Crews explained in a recent tweet, “’240 lbs. Black Man stomps out Hollywood Honcho’ would be the headline the next day,” adding, “Only I probably wouldn’t have been able to read it because I WOULD HAVE BEEN IN JAIL. So we left.”

The power of Hollywood star-makers is hard to deny, but…

Brad Pitt, who grew up in Springfield, Missouri, was dating Gwyneth Paltrow when she claimed to have been harassed by Weinstein.  Pitt was an aspiring actor who could have ended his career before it started by speaking up but he confronted Weinstein, reportedly poking the powerful Hollywood executive in the chest and saying, “You will not ever do this to Gwyneth ever again.”  Here’s my favorite part: Pitt is said to have told Weinstein that, if he tried anything with Paltrow again, Brad would give him a Missouri a—whipping that he would never forget.

A Missouri a—whipping that he would never forget?

I have to admit, I kinda like the sound of that.

 

4 Comments on "Of Harvey and Harassment"

  1. Dottie Phelps | October 20, 2017 at 9:37 am |

    Good article. Sometimes I think this whole world has gone to hell in a hand basket.

    • Sometimes I would agree with that! It seems like we hear about people like this every day. Such a shame.

  2. What he allegedly did, though it is blatantly obvious these accusations are true, was horrible and hopefully results in some form of a harsh punishment.

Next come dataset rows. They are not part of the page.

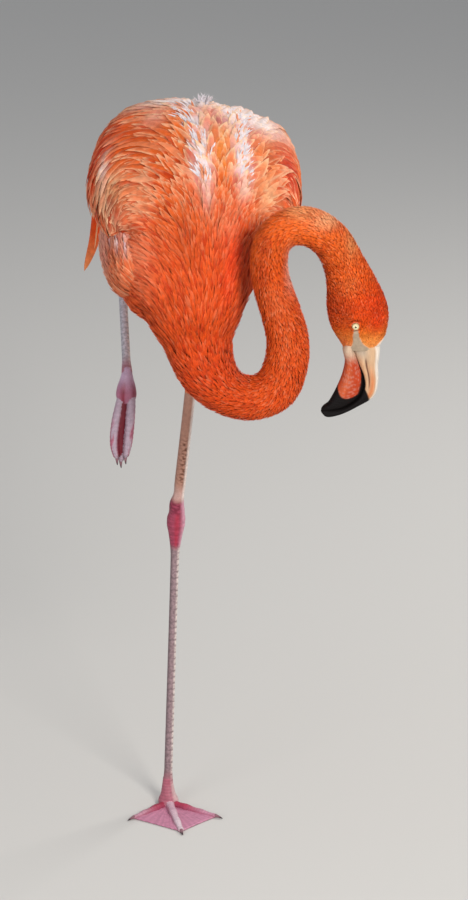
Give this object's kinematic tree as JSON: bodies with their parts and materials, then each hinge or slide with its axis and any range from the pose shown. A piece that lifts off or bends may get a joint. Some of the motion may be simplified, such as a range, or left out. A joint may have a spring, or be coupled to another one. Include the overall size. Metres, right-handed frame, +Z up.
{
  "type": "flamingo",
  "caption": "Life-size American flamingo standing on its left leg, body tipped forward, neck looped to its left with the bill pointing down, right leg drawn up with the foot hanging.",
  "frame": {"origin": "the floor under the heel of the standing left foot, on its sole", "axes": "+Z up, -Y the way the trunk and breast face, +X the bird's left"},
  "size_m": [0.3332, 0.4697, 0.8151],
  "materials": {
    "plumage": "soft body feathers, orange-red",
    "wing_feathers": "layered wing, scapular and tail feathers, orange with pale edges",
    "flight_feathers": "black flight feathers",
    "leg_skin": "bare scaly skin, greyish pink",
    "joint_skin": "bare skin of joints and webs, deep pink",
    "bill_pale": "smooth horn, pale cream with a black tip",
    "bill_orange": "smooth horn, orange with a black tip",
    "eye": "wet, pale yellow iris with a black pupil",
    "claw": "dark horn"
  },
  "bodies": {
    "root": {"trunk": "plumage", "neck_1": "plumage", "neck_2": "plumage", "neck_3": "plumage", "neck_4": "plumage", "neck_5": "plumage", "neck_6": "plumage", "neck_7": "plumage", "head": "plumage", "eye_right": "eye", "eye_left": "eye", "bill_upper": "bill_pale", "bill_lower": "bill_orange", "tail": "wing_feathers", "thigh_right": "plumage", "thigh_left": "plumage", "tertials_right": "wing_feathers", "tertials_left": "wing_feathers", "primaries_right": "flight_feathers", "primaries_left": "flight_feathers", "wing_right": "wing_feathers", "wing_left": "wing_feathers", "shin_left": "leg_skin", "tarsus_left": "leg_skin", "hock_left": "joint_skin", "shin_right": "leg_skin", "tarsus_right": "leg_skin", "hock_right": "joint_skin", "foot_left": "leg_skin", "toe_inner_left": "leg_skin", "claw_inner_left": "claw", "toe_middle_left": "leg_skin", "claw_middle_left": "claw", "toe_outer_left": "leg_skin", "claw_outer_left": "claw", "web_inner_left": "joint_skin", "web_outer_left": "joint_skin", "toe_hind_left": "leg_skin", "foot_right": "joint_skin", "toe_inner_right": "leg_skin", "claw_inner_right": "claw", "toe_outer_right": "leg_skin", "claw_outer_right": "claw", "toe_middle_right": "leg_skin", "claw_middle_right": "claw", "web_right": "joint_skin", "toe_hind_right": "leg_skin"}
  },
  "joints": []
}
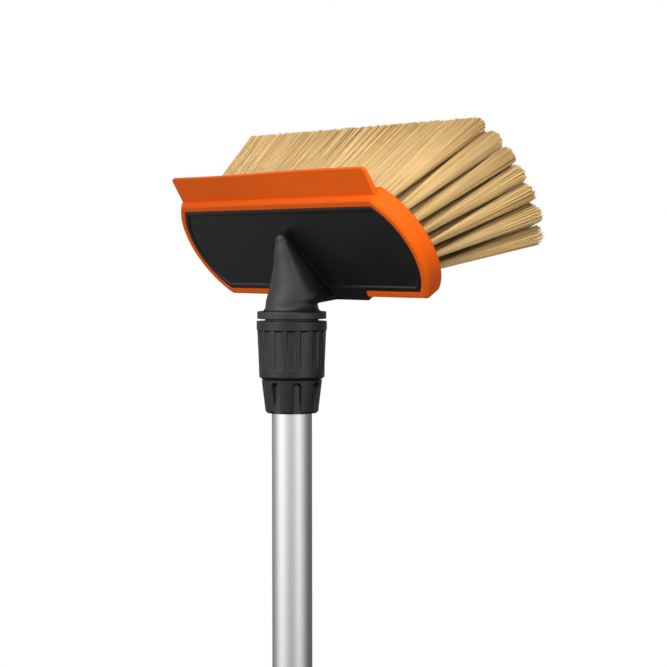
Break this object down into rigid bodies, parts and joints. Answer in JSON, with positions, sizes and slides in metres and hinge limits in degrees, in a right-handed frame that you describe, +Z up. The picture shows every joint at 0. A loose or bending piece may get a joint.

    • Scott Matthews | October 22, 2017 at 9:48 am |

      I agree. With over 40 women making accusations (so far), it’s hard to believe he could be innocent of everything. I can only hope that things have improved since the first woman made accusations of this type activity in Hollywood back in the 30s(?). The poor dancer had her life absolutely ruined because she stood up against men in power. Hollywood may be in the limelight but the fact is it is a sad part of life that some people try to use whatever advantage they may have to take advantage of others. That’s why good parents have to teach their sons and daughters how to protect themselves.